Other than the CBD, Lime’s highest usage in Sydney is in waterfront regions without rail connections, such as Five Dock, Bondi and Botany.
Its dream is to connect to public transport ticketing systems like Opal or Myki, Peters says.
The NSW state government is considering the idea and has the power to implement statewide regimes. The ACT also has full control of Lime’s Canberra operations.
Other state governments, though, have refused to help boost access to shared bikes. Queensland is pushing an ebike crackdown that shared schemes say could crush them.
Victoria has given all power to the councils. Lime has been left in the lurch in areas such as Merri-bek, where the council has shelved its ebike plans in case its neighbours unilaterally switch to other operators in the next 12 months.
The Melbourne, Yarra and Port Phillip councils can also set their own caps on Lime’s fleet, capped at 1,200. Ridership has still grown gradually, from 2,700 trips a day on average in 2025 to 3,300 in 2026.

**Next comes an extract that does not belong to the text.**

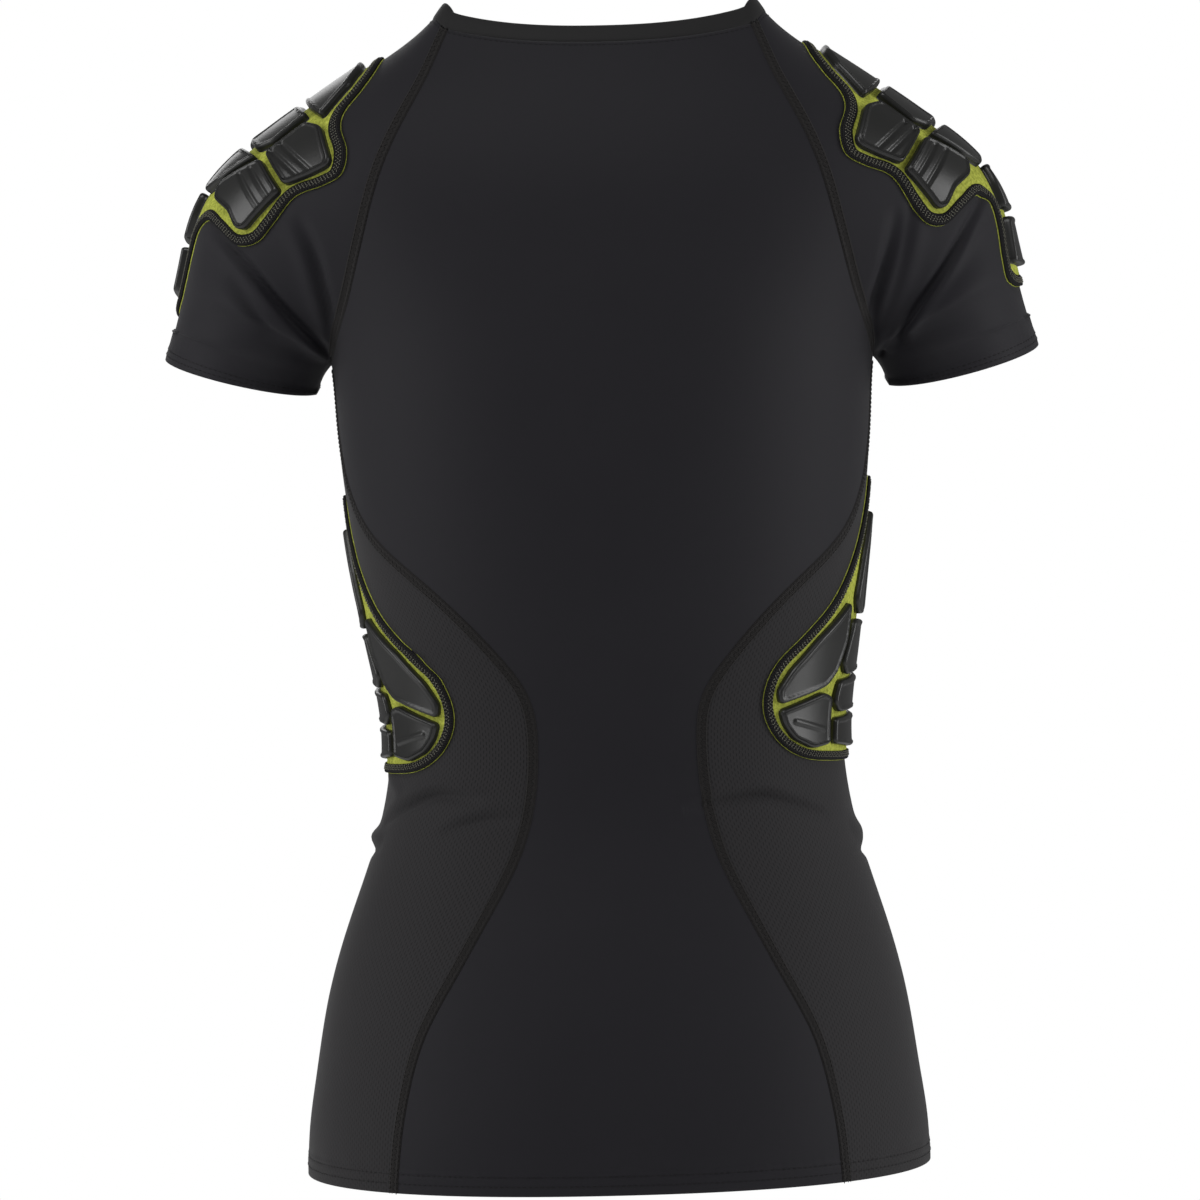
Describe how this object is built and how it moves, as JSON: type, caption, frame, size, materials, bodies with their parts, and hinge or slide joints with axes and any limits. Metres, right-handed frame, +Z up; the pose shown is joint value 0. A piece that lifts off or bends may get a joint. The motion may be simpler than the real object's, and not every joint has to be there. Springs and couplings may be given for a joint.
{
  "type": "padded compression shirt, filled out as worn with no wearer",
  "caption": "Women's black short-sleeved compression shirt with mesh sides and moulded tile pads on green foam at the shoulders and ribs, filled out as worn.",
  "frame": {"origin": "middle of the neck, at the height where the shoulder line meets the neck band, where the wearer's shoulders hold the shirt", "axes": "+Z up, towards the neck; the front faces -Y; +X is the wearer's left"},
  "size_m": [0.473, 0.2447, 0.6277],
  "materials": {
    "black_jersey": "smooth, dense stretch jersey with a slight sheen",
    "mesh_knit": "stretch mesh with small upright perforations",
    "band_jersey": "folded jersey binding, coverstitched",
    "foam_green": "yellow-green laminated foam, fine knit face",
    "knit_border": "dark knitted edging with open stitches",
    "moulded_black": "smooth, bevelled moulding with a soft gloss"
  },
  "bodies": {
    "root": {"back_panel": "black_jersey", "front_panel": "black_jersey", "neck_band": "band_jersey", "side_panel_left": "mesh_knit", "sleeve_left": "black_jersey", "shoulder_foam_left": "foam_green", "shoulder_border_left": "knit_border", "rib_foam_left": "foam_green", "rib_border_left": "knit_border", "shoulder_tile_left_neck": "moulded_black", "shoulder_tile_left_crest_upper": "moulded_black", "shoulder_tile_left_crest_lower": "moulded_black", "shoulder_tile_left_arm_upper": "moulded_black", "shoulder_tile_left_arm_lower": "moulded_black", "shoulder_tile_left_shield_upper_back": "moulded_black", "shoulder_tile_left_shield_upper_front": "moulded_black", "shoulder_tile_left_shield_lower_back": "moulded_black", "shoulder_tile_left_shield_lower_front": "moulded_black", "shoulder_tile_left_bar_upper_back": "moulded_black", "shoulder_tile_left_bar_upper_front": "moulded_black", "shoulder_tile_left_bar_lower_back": "moulded_black", "shoulder_tile_left_bar_lower_front": "moulded_black", "rib_tile_left_strip_back": "moulded_black", "rib_tile_left_strip_front": "moulded_black", "rib_tile_left_side_upper": "moulded_black", "rib_tile_left_side_middle": "moulded_black", "rib_tile_left_side_lower": "moulded_black", "rib_tile_left_teardrop_back": "moulded_black", "rib_tile_left_teardrop_front": "moulded_black", "rib_tile_left_round_back": "moulded_black", "rib_tile_left_round_front": "moulded_black", "side_panel_right": "mesh_knit", "sleeve_right": "black_jersey", "shoulder_foam_right": "foam_green", "shoulder_border_right": "knit_border", "rib_foam_right": "foam_green", "rib_border_right": "knit_border", "shoulder_tile_right_neck": "moulded_black", "shoulder_tile_right_crest_upper": "moulded_black", "shoulder_tile_right_crest_lower": "moulded_black", "shoulder_tile_right_arm_upper": "moulded_black", "shoulder_tile_right_arm_lower": "moulded_black", "shoulder_tile_right_shield_upper_back": "moulded_black", "shoulder_tile_right_shield_upper_front": "moulded_black", "shoulder_tile_right_shield_lower_back": "moulded_black", "shoulder_tile_right_shield_lower_front": "moulded_black", "shoulder_tile_right_bar_upper_back": "moulded_black", "shoulder_tile_right_bar_upper_front": "moulded_black", "shoulder_tile_right_bar_lower_back": "moulded_black", "shoulder_tile_right_bar_lower_front": "moulded_black", "rib_tile_right_strip_back": "moulded_black", "rib_tile_right_strip_front": "moulded_black", "rib_tile_right_side_upper": "moulded_black", "rib_tile_right_side_middle": "moulded_black", "rib_tile_right_side_lower": "moulded_black", "rib_tile_right_teardrop_back": "moulded_black", "rib_tile_right_teardrop_front": "moulded_black", "rib_tile_right_round_back": "moulded_black", "rib_tile_right_round_front": "moulded_black"}
  },
  "joints": []
}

Brisbane city council declined to respond to questions but has also capped Lime’s numbers, while the Gold Coast has seen steady growth within a 1,300-bike limit.
Peters says operators cannot truly meet growing demand for share bikes unless state governments and councils give them room to grow and certainty contracts won’t be torn up.
“We need to be making sure that you’ve got supply and demand, they’re dynamic, and they move with culture,” he says.
“We’re providing that cultural norm, encouraging people, but it’s not possible unless you have a city that’s willing.”
• This article was amended on 3 May 2026 to more accurately represent Will Peters’ perspective.